═══ Material for the task

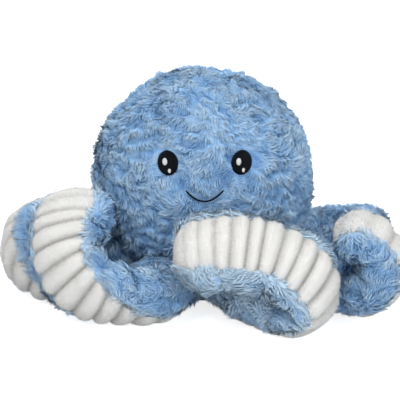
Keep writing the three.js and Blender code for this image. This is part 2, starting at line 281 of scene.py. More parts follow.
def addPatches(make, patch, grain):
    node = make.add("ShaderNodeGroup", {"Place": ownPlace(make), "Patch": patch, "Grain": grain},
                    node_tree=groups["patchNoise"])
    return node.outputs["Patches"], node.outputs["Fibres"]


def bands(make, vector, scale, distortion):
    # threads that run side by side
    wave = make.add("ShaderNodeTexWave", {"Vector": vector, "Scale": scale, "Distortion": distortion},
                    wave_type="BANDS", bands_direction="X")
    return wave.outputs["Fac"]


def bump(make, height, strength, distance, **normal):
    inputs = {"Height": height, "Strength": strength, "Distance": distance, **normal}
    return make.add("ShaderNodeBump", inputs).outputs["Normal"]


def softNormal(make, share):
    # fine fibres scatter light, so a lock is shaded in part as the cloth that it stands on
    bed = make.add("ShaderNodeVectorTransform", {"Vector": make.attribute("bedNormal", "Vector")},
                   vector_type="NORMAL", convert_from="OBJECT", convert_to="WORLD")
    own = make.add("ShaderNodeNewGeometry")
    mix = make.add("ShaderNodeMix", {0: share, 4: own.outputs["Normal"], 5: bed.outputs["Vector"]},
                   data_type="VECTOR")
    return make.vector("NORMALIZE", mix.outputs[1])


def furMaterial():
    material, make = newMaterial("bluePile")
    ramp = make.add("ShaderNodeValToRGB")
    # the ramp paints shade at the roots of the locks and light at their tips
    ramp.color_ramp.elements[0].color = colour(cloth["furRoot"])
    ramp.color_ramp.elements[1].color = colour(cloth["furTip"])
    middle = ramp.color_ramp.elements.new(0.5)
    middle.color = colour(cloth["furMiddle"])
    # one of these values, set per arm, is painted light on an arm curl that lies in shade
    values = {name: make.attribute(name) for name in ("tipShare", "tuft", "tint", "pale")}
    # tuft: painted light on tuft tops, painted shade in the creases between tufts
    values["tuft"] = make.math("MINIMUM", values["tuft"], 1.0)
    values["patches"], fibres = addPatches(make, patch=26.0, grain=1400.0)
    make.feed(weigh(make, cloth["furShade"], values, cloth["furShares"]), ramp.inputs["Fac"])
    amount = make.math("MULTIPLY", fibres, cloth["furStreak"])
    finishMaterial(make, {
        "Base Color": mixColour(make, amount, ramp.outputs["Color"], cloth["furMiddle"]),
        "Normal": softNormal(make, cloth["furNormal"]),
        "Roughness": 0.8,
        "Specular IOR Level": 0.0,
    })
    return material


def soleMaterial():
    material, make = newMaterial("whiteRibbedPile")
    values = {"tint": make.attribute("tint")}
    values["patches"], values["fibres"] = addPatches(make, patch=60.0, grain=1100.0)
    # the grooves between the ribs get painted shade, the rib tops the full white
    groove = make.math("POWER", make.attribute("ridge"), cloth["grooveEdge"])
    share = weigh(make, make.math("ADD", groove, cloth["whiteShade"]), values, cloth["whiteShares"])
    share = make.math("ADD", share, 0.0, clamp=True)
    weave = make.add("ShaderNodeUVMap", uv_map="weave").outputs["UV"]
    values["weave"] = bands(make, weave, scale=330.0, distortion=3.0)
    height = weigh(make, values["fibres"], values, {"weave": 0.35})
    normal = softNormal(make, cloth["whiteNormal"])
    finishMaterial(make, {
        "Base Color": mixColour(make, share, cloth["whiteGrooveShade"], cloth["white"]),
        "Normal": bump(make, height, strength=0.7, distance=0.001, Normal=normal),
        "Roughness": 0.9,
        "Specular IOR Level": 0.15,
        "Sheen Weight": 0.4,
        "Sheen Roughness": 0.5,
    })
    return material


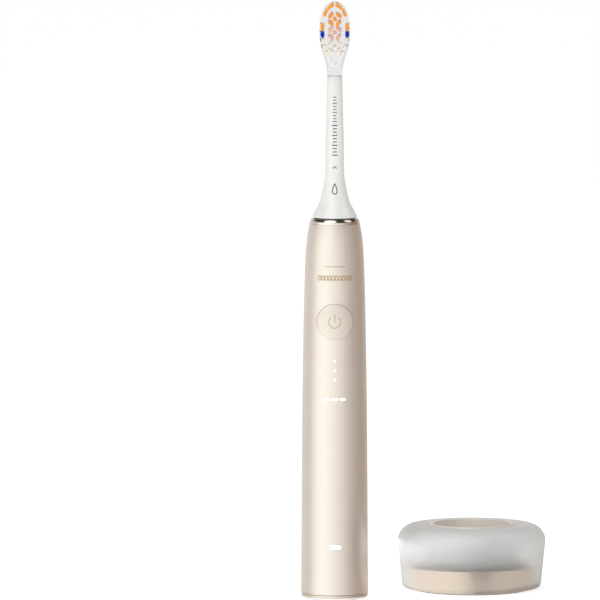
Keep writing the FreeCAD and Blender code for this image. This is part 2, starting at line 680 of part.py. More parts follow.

══════

• [Given task]: Please repeat the listing above in full and exactly.

• [Written solution]:
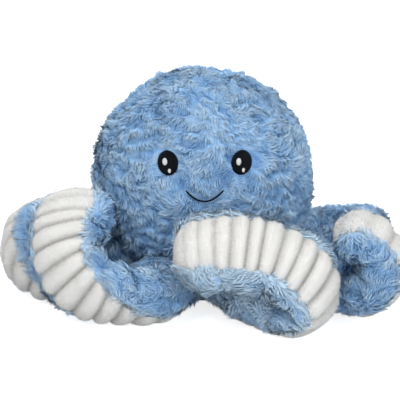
Keep writing the three.js and Blender code for this image. This is part 2, starting at line 281 of scene.py. More parts follow.
def addPatches(make, patch, grain):
    node = make.add("ShaderNodeGroup", {"Place": ownPlace(make), "Patch": patch, "Grain": grain},
                    node_tree=groups["patchNoise"])
    return node.outputs["Patches"], node.outputs["Fibres"]


def bands(make, vector, scale, distortion):
    # threads that run side by side
    wave = make.add("ShaderNodeTexWave", {"Vector": vector, "Scale": scale, "Distortion": distortion},
                    wave_type="BANDS", bands_direction="X")
    return wave.outputs["Fac"]


def bump(make, height, strength, distance, **normal):
    inputs = {"Height": height, "Strength": strength, "Distance": distance, **normal}
    return make.add("ShaderNodeBump", inputs).outputs["Normal"]


def softNormal(make, share):
    # fine fibres scatter light, so a lock is shaded in part as the cloth that it stands on
    bed = make.add("ShaderNodeVectorTransform", {"Vector": make.attribute("bedNormal", "Vector")},
                   vector_type="NORMAL", convert_from="OBJECT", convert_to="WORLD")
    own = make.add("ShaderNodeNewGeometry")
    mix = make.add("ShaderNodeMix", {0: share, 4: own.outputs["Normal"], 5: bed.outputs["Vector"]},
                   data_type="VECTOR")
    return make.vector("NORMALIZE", mix.outputs[1])


def furMaterial():
    material, make = newMaterial("bluePile")
    ramp = make.add("ShaderNodeValToRGB")
    # the ramp paints shade at the roots of the locks and light at their tips
    ramp.color_ramp.elements[0].color = colour(cloth["furRoot"])
    ramp.color_ramp.elements[1].color = colour(cloth["furTip"])
    middle = ramp.color_ramp.elements.new(0.5)
    middle.color = colour(cloth["furMiddle"])
    # one of these values, set per arm, is painted light on an arm curl that lies in shade
    values = {name: make.attribute(name) for name in ("tipShare", "tuft", "tint", "pale")}
    # tuft: painted light on tuft tops, painted shade in the creases between tufts
    values["tuft"] = make.math("MINIMUM", values["tuft"], 1.0)
    values["patches"], fibres = addPatches(make, patch=26.0, grain=1400.0)
    make.feed(weigh(make, cloth["furShade"], values, cloth["furShares"]), ramp.inputs["Fac"])
    amount = make.math("MULTIPLY", fibres, cloth["furStreak"])
    finishMaterial(make, {
        "Base Color": mixColour(make, amount, ramp.outputs["Color"], cloth["furMiddle"]),
        "Normal": softNormal(make, cloth["furNormal"]),
        "Roughness": 0.8,
        "Specular IOR Level": 0.0,
    })
    return material


def soleMaterial():
    material, make = newMaterial("whiteRibbedPile")
    values = {"tint": make.attribute("tint")}
    values["patches"], values["fibres"] = addPatches(make, patch=60.0, grain=1100.0)
    # the grooves between the ribs get painted shade, the rib tops the full white
    groove = make.math("POWER", make.attribute("ridge"), cloth["grooveEdge"])
    share = weigh(make, make.math("ADD", groove, cloth["whiteShade"]), values, cloth["whiteShares"])
    share = make.math("ADD", share, 0.0, clamp=True)
    weave = make.add("ShaderNodeUVMap", uv_map="weave").outputs["UV"]
    values["weave"] = bands(make, weave, scale=330.0, distortion=3.0)
    height = weigh(make, values["fibres"], values, {"weave": 0.35})
    normal = softNormal(make, cloth["whiteNormal"])
    finishMaterial(make, {
        "Base Color": mixColour(make, share, cloth["whiteGrooveShade"], cloth["white"]),
        "Normal": bump(make, height, strength=0.7, distance=0.001, Normal=normal),
        "Roughness": 0.9,
        "Specular IOR Level": 0.15,
        "Sheen Weight": 0.4,
        "Sheen Roughness": 0.5,
    })
    return material


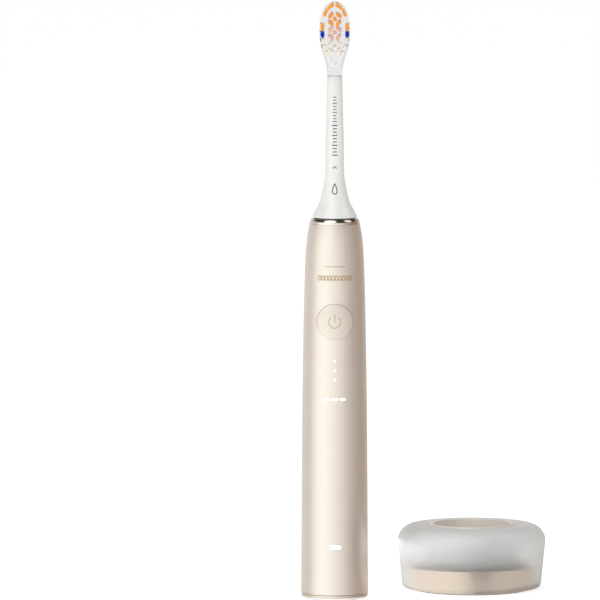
Keep writing the FreeCAD and Blender code for this image. This is part 2, starting at line 680 of part.py. More parts follow.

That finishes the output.